A needed step toward improving S.C.’s beleaguered prisons

September 6, 2019
Richard Eckstrom

By Richard Eckstrom, S.C. Comptroller

 

First, let’s acknowledge the obvious: All is not well in South Carolina’s prison system.

Its troubles have been pretty well-documented over the past few years, from inmates acquiring contraband – such as cell phones, drugs and weapons – to a deadly riot last year at the Bishopville, S.C. prison.

These aren’t easy problems to cure. Few would fault our hard-working correctional officers, whose facilities have long been understaffed and who — like so many of our police and other first-responders — operate in a high-stress, volatile environment where a routine day on the job can turn deadly in an instant. The fault more likely rests with the failure of lawmakers to respond fast enough to the rigorous demands placed on modern-day prisons; the proliferation of cell phones and increasingly elaborate contraband-smuggling schemes create emerging challenges for our prison system, which houses over 20,000 inmates.

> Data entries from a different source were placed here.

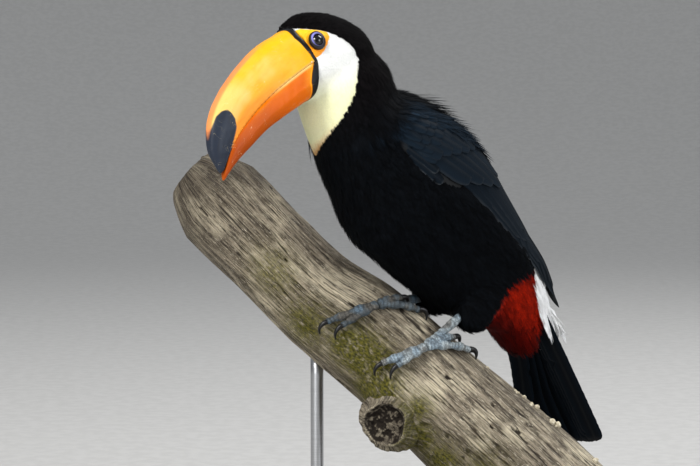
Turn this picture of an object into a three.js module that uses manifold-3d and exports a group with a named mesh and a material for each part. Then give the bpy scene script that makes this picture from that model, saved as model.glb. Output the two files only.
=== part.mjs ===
// A toco toucan (Ramphastos toco) gripping a short cut length of branch, which stands on a plain display stand.
// Millimetres, +Z up. The origin is the middle of the underside of the stand's base.
// The bird has a frame of its own, with x forward, y to its left and z up, and so has its head.
// The branch's frame has x down along the branch and z away from the ground.
import * as THREE from "three";
import { mergeVertices } from "three/addons/utils/BufferGeometryUtils.js";
import Module from "manifold-3d";

const wasm = await Module();
wasm.setup();

// ---- driving dimensions ----

const GAP = 0.3;
const TURN = Math.PI * 2;
const degrees = (angle) => (angle * Math.PI) / 180;

const BIRD = { at: [41, 10, 0], heading: 218 };
const HEAD = { at: [113.9, 0, 446.7], turn: 4, pitch: 12, roll: 13 };
const PERCH = { at: [4, 14, 193], plan: -12, slope: 41, above: -235, below: 207 };
const PERCH_RADIUS = [40, 42, 41, 42, 46, 46, 47, 48.5, 49.5, 49.5];
const PERCH_SAG = [-1, 2, 4.5, 6.5, 2, 0, 0, 0, 0, 0];
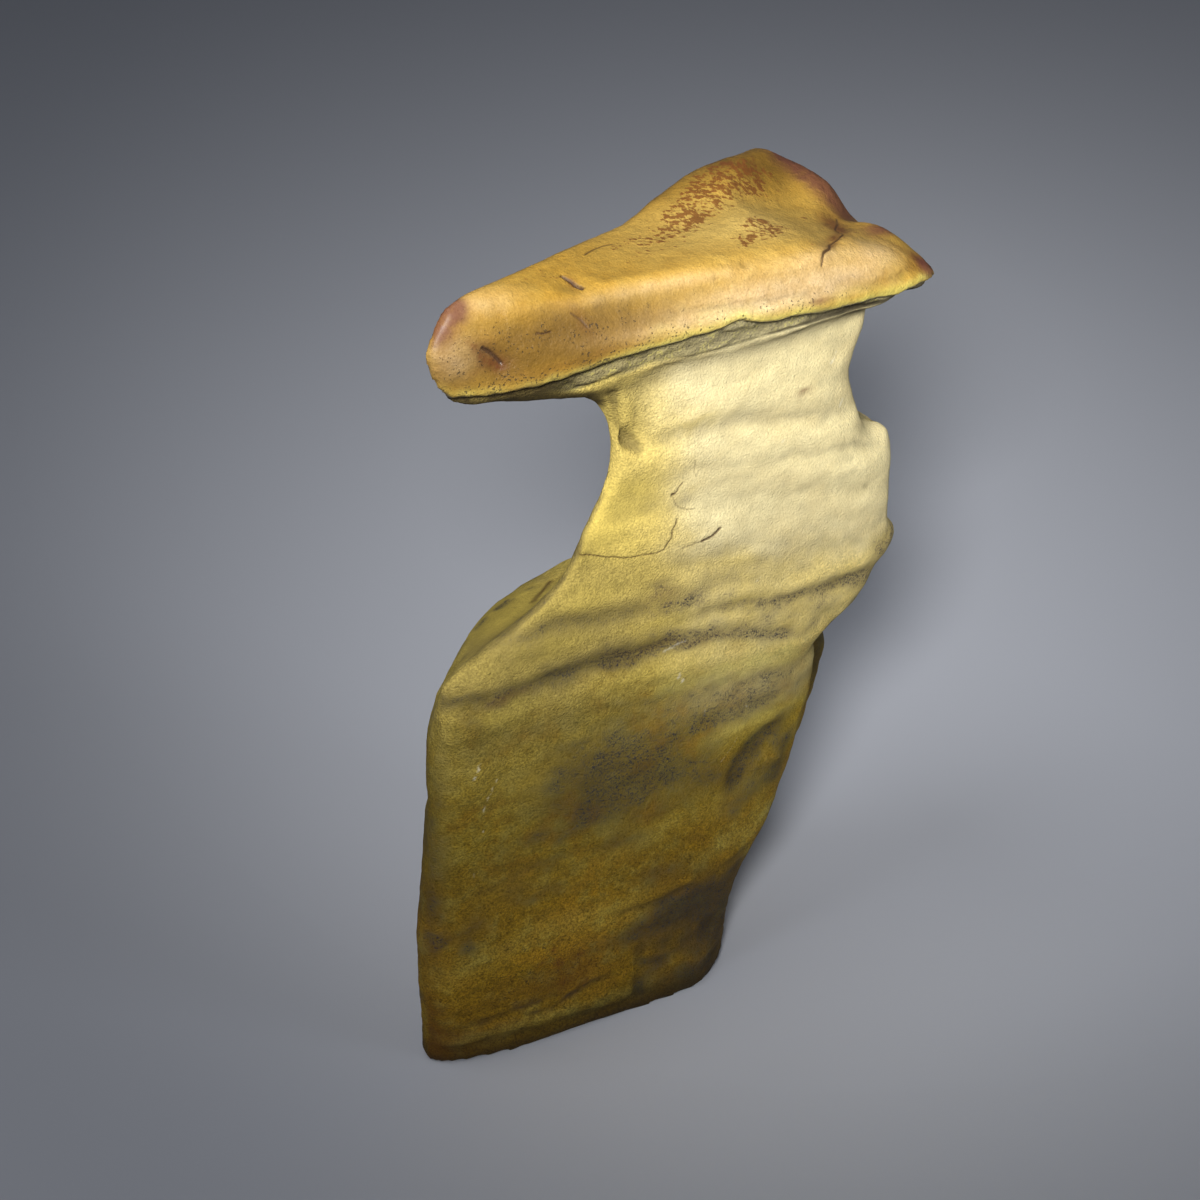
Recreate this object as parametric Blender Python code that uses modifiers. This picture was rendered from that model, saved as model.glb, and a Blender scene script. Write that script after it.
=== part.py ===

To be sure, South Carolina’s beleaguered corrections system has come a long way over the past three years or so, thanks largely to a series of reforms that include hiring more guards, raising guard salaries, and implementing innovative methods of preventing contraband from entering prisons. Still, other reforms are needed.

One practical step toward improving our prisons – and creating safer conditions for correctional officers – would be to reduce the state’s prison population by housing less-dangerous offenders at local city and county detention facilities. I’ll elaborate.

Last month, a team of performance auditors charged by lawmakers with reviewing the operations of our prison system recommended such a change.  Under their proposal, offenders sentenced to less than a year of confinement – who would generally present less of a threat to society than would hard-core offenders with stiffer sentences – would serve their time at their local jails.  Currently, state law requires offenders sentenced to three months or more to be sent to state prisons – making South Carolina the only state with such a mandate. In 45 other states, offenders sentenced to a year or less remain housed at local detention centers.

The benefits of such a change seem clear. It would reduce pressure on our under-staffed state prisons, which would help alleviate safety issues. It also would improve efficiency by cutting prisoner transport costs and by eliminating the current need to re-book and re-process prisoners initially booked and processed at local jails.

And it would improve the chances of rehabilitating those convicted of less serious crimes. It’s a terrible reality that minor offenders imprisoned alongside more hardened, less repentant convicts risk acquiring the hardened criminals’ habits and attitudes – increasing the odds that they’ll reoffend once released.

Of course, any major reform is likely to face resistance. In this case, there’s understandable pushback from local officials who, among other things, complain that they’ll incur additional costs to house these short-term prisoners. Fair enough, but that’s a hurdle that can be overcome. It alone shouldn’t impede a measure which, to my mind, has far more advantages than drawbacks. And just eliminating avoidable and duplicated functions would reduce the “big picture” costs.

It simply makes sense.

Our corrections challenges don’t get the attention they should, in part because we don’t get to view the conditions behind prison walls. But they impact each of us in some way; they impact our wallets, and our safety and security. Which means we all have a stake in making our prison system more secure, less costly, and more rehabilitative for those who will one day be back among us.

Lawmakers should give this proposal the open debate and serious deliberation it deserves.

Richard Eckstrom is a CPA and the state’s Comptroller.